Von Georg-Friedrich Kühn | 12.12.2005
    "…Die letzte Oper, die ich inszeniert habe, "Tristan und Isolde", dauert sehr lange. Und ich wollte unbedingt was Kurzes machen. Und dieses Werk ist kompakt, durchsichtig für Zuschauer, kann man ohne Pause spielen"

    Der junge russische Regisseur und Bühnenbildner Dmitri Tcherniakov ist Pragmatiker. Politisches Theater? Das interessiert ihn eigentlich nicht. Dennoch inszeniert er diesen Boris Godunow von Modest Mussorgski nach dem Poem von Alexander Puschkin. Und er inszeniert ihn fast als Verbeugung vor dem deutschen Regietheater. Vorbehalte hat er, im Gegensatz zu vielen in seiner Heimat, dazu nicht. Im Gegenteil.

    "Ich sage keine Komplimente, aber für mich ist Deutschland das Hauptland des Theaters in ganz Europa."

    Der historische Boris Godunow kümmert Tcherniakov dabei freilich wenig. Er rückt die digitale Zähluhr, die fett über einem Moskauer Metroeingang prangt, ein paar Ziffern vor auf die Jahre 2012 folgende. So will er die Gegenwart besser verstehbar machen.

    "Es ist ein Leben, das so frisch ist, das heute stattfindet, dass wir das nicht reflektieren können. Und deswegen habe ich diese künstlerische Distanz gewählt, um das Heute besser zu verstehen."

    Zu Beginn sieht man Wahlhelfer Plakate vom neuen Kremlboss aufstellen. Das Volk telefoniert am Handy, Wodka- und Wasserflaschen werden immer wieder wie Fähnchen über die Menge gereckt. Ein Chor singt Werbehymnen für den auch schon mal kopf stehenden neuen Politstar. Dann wird der Schreibtisch wie bei Putins poliert für eine TV-Ansprache des neuen Zaren.

    Freilich es ist ein einsames Leben. Stumpf brütet er an seinem Schreibtisch, während Pimen – eher Geheimer denn Mönch – am Katzentisch davor die Chronik des Bösen weiter schreibt. Und Grigorij packt seine Brotzeit mit Dosenfleisch und Tütenmilch zum Tee aus, verschüttet die Zuckerwürfel, macht mit Kurzwäsche aus der Wasserflasche sich frisch und reisefertig für die Flucht über die Grenze.

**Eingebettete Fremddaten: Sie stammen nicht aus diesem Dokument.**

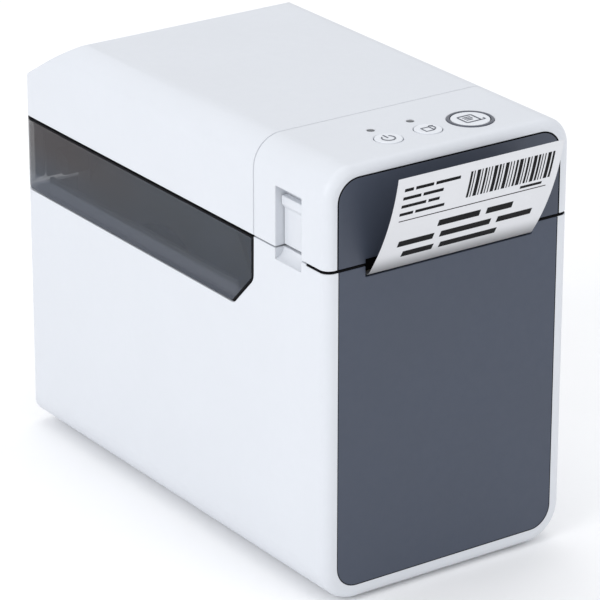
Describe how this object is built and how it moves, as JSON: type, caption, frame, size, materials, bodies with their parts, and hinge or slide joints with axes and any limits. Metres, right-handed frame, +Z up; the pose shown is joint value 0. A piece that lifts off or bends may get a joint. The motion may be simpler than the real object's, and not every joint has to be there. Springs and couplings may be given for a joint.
{
  "type": "desktop label printer",
  "caption": "Desktop direct-thermal label printer: rear-hinged lid with smoked side windows, release levers, keys, roll bay, platen drive and a label in the front slot.",
  "frame": {"origin": "centre of the whole footprint, label included, on the plane the feet rest on", "axes": "+Z up, front face and label towards -Y, +X to the right seen from the front by the viewer"},
  "size_m": [0.112, 0.2316, 0.175],
  "materials": {
    "white_plastic": "fine satin texture",
    "slate_plastic": "fine matte texture",
    "ring_plastic": "gloss",
    "key_plastic": "satin",
    "smoked_window": "clear smoked",
    "grey_plastic": "matte",
    "gear_plastic": "moulded",
    "black_plastic": "matte",
    "lens": "clear grey",
    "soft_rubber": "matt",
    "zinc_steel": "zinc plated",
    "motor_steel": "black coated",
    "brass_pinion": "turned",
    "cast_alloy": "satin",
    "head_ceramic": "glazed ceramic",
    "board": "solder mask",
    "paper": "coated paper",
    "card": "grey board"
  },
  "bodies": {
    "base": {"base_shell": "white_plastic", "front_panel_lower": "slate_plastic", "bottom_plate": "grey_plastic", "rubber_feet": "soft_rubber", "case_screws": "zinc_steel", "hinge_pin": "zinc_steel", "chassis_frame": "zinc_steel", "stepper_motor": "motor_steel", "motor_screws": "zinc_steel", "tear_bar": "zinc_steel", "sensor_bar": "black_plastic", "label_sensor": "black_plastic", "web_guide_rod": "zinc_steel", "media_tray": "grey_plastic", "label_web": "paper", "main_board": "board", "power_inlet": "black_plastic", "usb_socket": "zinc_steel", "network_socket": "zinc_steel", "serial_socket": "zinc_steel"},
    "platen": {"platen_rubber": "soft_rubber", "platen_shaft": "zinc_steel", "platen_gear": "gear_plastic"},
    "idler": {"idler_gear": "gear_plastic"},
    "pinion": {"motor_pinion": "brass_pinion"},
    "guide_l": {"guide_left": "grey_plastic"},
    "guide_r": {"guide_right": "grey_plastic"},
    "centring_pinion": {"guide_pinion": "gear_plastic"},
    "roll": {"roll_core": "card", "label_roll": "paper"},
    "lid": {"lid_cover": "white_plastic", "head_cover": "white_plastic", "front_panel_upper": "slate_plastic", "window_left": "smoked_window", "window_right": "smoked_window", "window_rails": "white_plastic", "lid_frame": "grey_plastic", "print_head": "head_ceramic", "head_bracket": "cast_alloy", "head_springs": "zinc_steel", "control_board": "board", "tact_switches": "black_plastic", "lamp_lenses": "lens", "button_ring": "ring_plastic"},
    "print_key": {"print_button": "key_plastic"},
    "feed_key": {"feed_button": "key_plastic"},
    "power_key": {"power_button": "key_plastic"},
    "latch": {"latch_shaft": "zinc_steel"},
    "lever_l": {"release_left": "white_plastic"},
    "lever_r": {"release_right": "white_plastic"}
  },
  "joints": [
    {"name": "lid_hinge", "type": "hinge", "parent": "base", "child": "lid", "pos_m": [0, 0.1078, 0.1134], "axis": [-1, 0, 0], "range_deg": [0, 85]},
    {"name": "roll_spin", "type": "hinge", "parent": "base", "child": "roll", "pos_m": [0, 0.0373, 0.0812], "axis": [1, 0, 0], "continuous": true},
    {"name": "platen_spin", "type": "hinge", "parent": "base", "child": "platen", "pos_m": [0, -0.0832, 0.1262], "axis": [1, 0, 0], "continuous": true},
    {"name": "idler_spin", "type": "hinge", "parent": "base", "child": "idler", "pos_m": [0.044, -0.07854, 0.10881], "axis": [1, 0, 0], "continuous": true},
    {"name": "motor_spin", "type": "hinge", "parent": "base", "child": "pinion", "pos_m": [0.044, -0.07492, 0.09529], "axis": [1, 0, 0], "continuous": true},
    {"name": "guide_left_slide", "type": "slide", "parent": "base", "child": "guide_l", "axis": [-1, 0, 0], "range_m": [0, 0.008]},
    {"name": "guide_right_slide", "type": "slide", "parent": "base", "child": "guide_r", "axis": [1, 0, 0], "range_m": [0, 0.008]},
    {"name": "guide_pinion_spin", "type": "hinge", "parent": "base", "child": "centring_pinion", "pos_m": [0, 0.0373, 0.0068], "axis": [0, 0, -1], "range_deg": [0, 58]},
    {"name": "print_press", "type": "slide", "parent": "lid", "child": "print_key", "axis": [0, 0, -1], "range_m": [0, 0.0008], "stiffness_N_per_m": 300, "springref_m": -0.0006},
    {"name": "feed_press", "type": "slide", "parent": "lid", "child": "feed_key", "axis": [0, 0, -1], "range_m": [0, 0.0008], "stiffness_N_per_m": 300, "springref_m": -0.0006},
    {"name": "power_press", "type": "slide", "parent": "lid", "child": "power_key", "axis": [0, 0, -1], "range_m": [0, 0.0008], "stiffness_N_per_m": 300, "springref_m": -0.0006},
    {"name": "latch_turn", "type": "hinge", "parent": "lid", "child": "latch", "pos_m": [0, -0.0852, 0.1527], "axis": [1, 0, 0], "range_deg": [0, 13.5], "stiffness_Nm_per_rad": 0.05, "springref_deg": -17.19},
    {"name": "release_left_lift", "type": "slide", "parent": "lid", "child": "lever_l", "axis": [0, 0, 1], "range_m": [0, 0.0035]},
    {"name": "release_right_lift", "type": "slide", "parent": "lid", "child": "lever_r", "axis": [0, 0, 1], "range_m": [0, 0.0035]}
  ],
  "couplings": [
    {"joint": "platen_spin", "follows": "roll_spin", "ratio": 9.7692},
    {"joint": "idler_spin", "follows": "roll_spin", "ratio": -12.212},
    {"joint": "motor_spin", "follows": "roll_spin", "ratio": 16.282},
    {"joint": "guide_right_slide", "follows": "guide_left_slide", "ratio": 1},
    {"joint": "guide_pinion_spin", "follows": "guide_left_slide", "rad_per_m": 125},
    {"joint": "release_left_lift", "follows": "latch_turn", "m_per_rad": 0.0147},
    {"joint": "release_right_lift", "follows": "latch_turn", "m_per_rad": 0.0147}
  ]
}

    Die Konferenz der Bojaren ist abhörsicher ein Treffen unter freiem Himmel mit Wärme vom Radiator-Strahler. Der Müll hat sich schon bedenklich gehäuft im Land. Schuiskj kommt wieder mal zu spät und putzt sich die Zähne mit der Reisezahnbürste. Doch die Verschwörer suchen langsam das Weite. Und Schuiskij, der noch mal ansetzen will zu einem letzten Interview mit Boris, wird ihnen bald folgen.
    Boris’ Kinder werden schon gejagt. Vorbei die Zeiten, da sie bei Vati am Computer das Reich mit Google Earth vermessen konnten. Von allen verlassen stirbt Boris am Ende im Müll. Sogar den Gottesnarren musste er umarmen, damit er überhaupt noch so was wie menschliche Nähe spüren konnte.

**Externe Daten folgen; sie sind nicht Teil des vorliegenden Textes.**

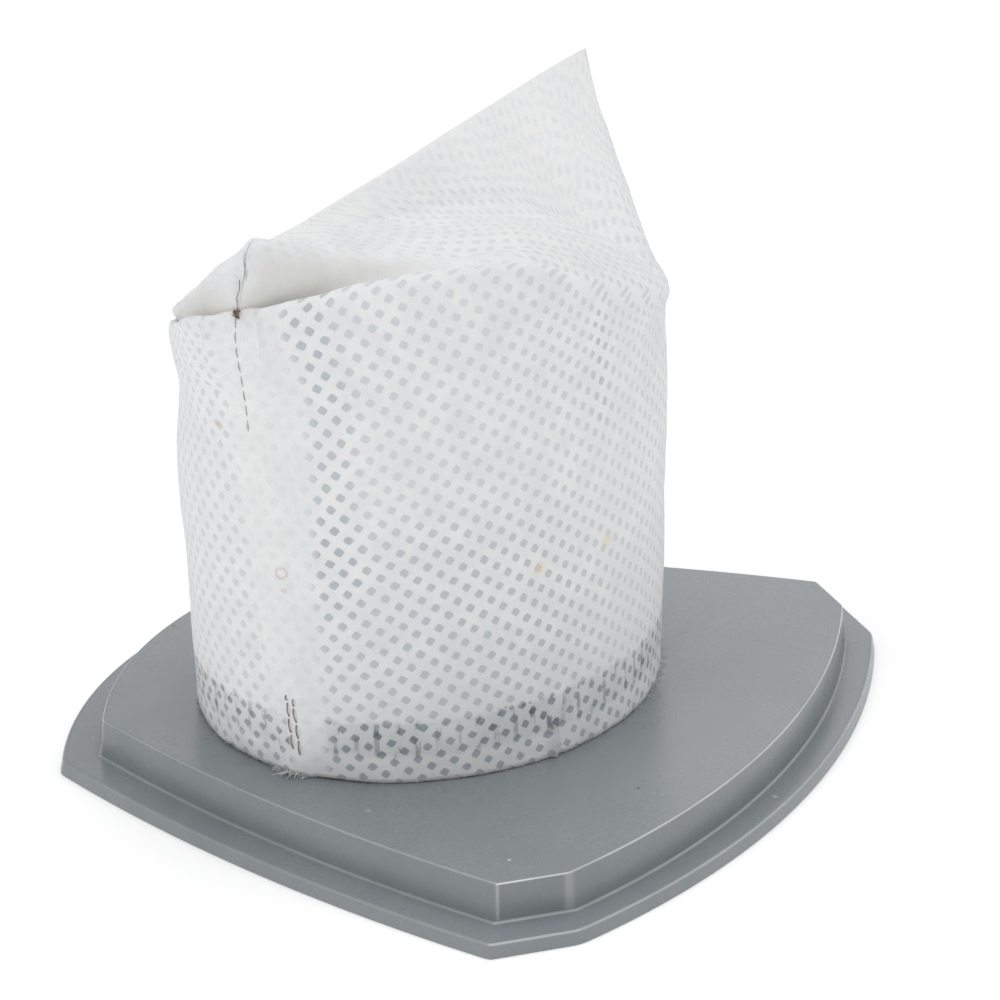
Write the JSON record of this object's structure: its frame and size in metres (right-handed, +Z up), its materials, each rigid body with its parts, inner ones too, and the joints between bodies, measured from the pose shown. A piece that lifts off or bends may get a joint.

    Mit viel Liebe zum Detail ist das von Tcherniakov angerichtet – mit eher etwas zu viel Hyper-Realismus und noch zu wenig eigenem Profil. Klar ist aber die Botschaft: es hat sich nichts oder wenig geändert in den vielen hundert Jahren russischer Geschichte. Die Zähluhr wird wieder auf Null gestellt.

    Star des Abends ist René Pape – ein Boris wie man sich ihn nur wünschen kann mit seinem sonor wie dramatisch geführten Bass, präsent in jeder Faser und ein Zar mit Instinkt für die Macht aber auch mit menschlichem Feingefühl.

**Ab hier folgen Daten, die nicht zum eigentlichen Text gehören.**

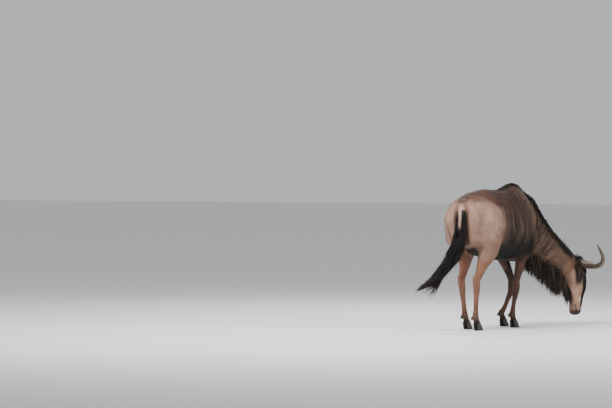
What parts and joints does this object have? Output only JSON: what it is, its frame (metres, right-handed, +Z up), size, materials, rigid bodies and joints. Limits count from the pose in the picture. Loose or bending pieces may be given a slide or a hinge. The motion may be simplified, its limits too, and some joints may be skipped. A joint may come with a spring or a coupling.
{
  "type": "wildebeest figure",
  "caption": "Life-size model of a blue wildebeest, standing in mid-step with its neck lowered to graze.",
  "frame": {"origin": "middle of the footprint of the whole animal, on the floor", "axes": "+X the way the body points, from tail to chest; +Z up; +Y the animal's left"},
  "size_m": [1.972, 1.0088, 1.2954],
  "materials": {
    "hide": "short dull coat, grey-brown with dark stripes",
    "dark_hide": "short coat with black mane and beard",
    "ear_hide": "thin short coat",
    "tail_hair": "long coarse hair",
    "horn": "worn keratin",
    "hoof": "worn keratin",
    "eye": "wet and glossy"
  },
  "bodies": {
    "root": {"torso": "hide", "leg_fore_right": "hide", "leg_fore_left": "hide", "leg_hind_right": "hide", "leg_hind_left": "hide", "neck": "dark_hide", "head": "dark_hide", "horn_left": "horn", "horn_right": "horn", "eye_left": "eye", "eye_right": "eye", "ear_left": "ear_hide", "ear_right": "ear_hide", "tail_dock": "hide", "tail_tuft": "tail_hair", "claw_fore_left_outer": "hoof", "claw_fore_left_inner": "hoof", "claw_fore_right_outer": "hoof", "claw_fore_right_inner": "hoof", "claw_hind_left_outer": "hoof", "claw_hind_left_inner": "hoof", "claw_hind_right_outer": "hoof", "claw_hind_right_inner": "hoof"}
  },
  "joints": []
}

    Daniel Barenboim schärft am Pult die Schroffheiten der Mussorgski’schen Partitur. Man spielt die Erstfassung ohne Pause. Viel Beifall am Ende für den Dirigenten, die Sänger, die Kapelle und den Chor. Für Tcherniakov und sein Team weniger Bravos denn Buhs. Ein gleichwohl bemerkenswerter Abend in der Berliner Lindenoper.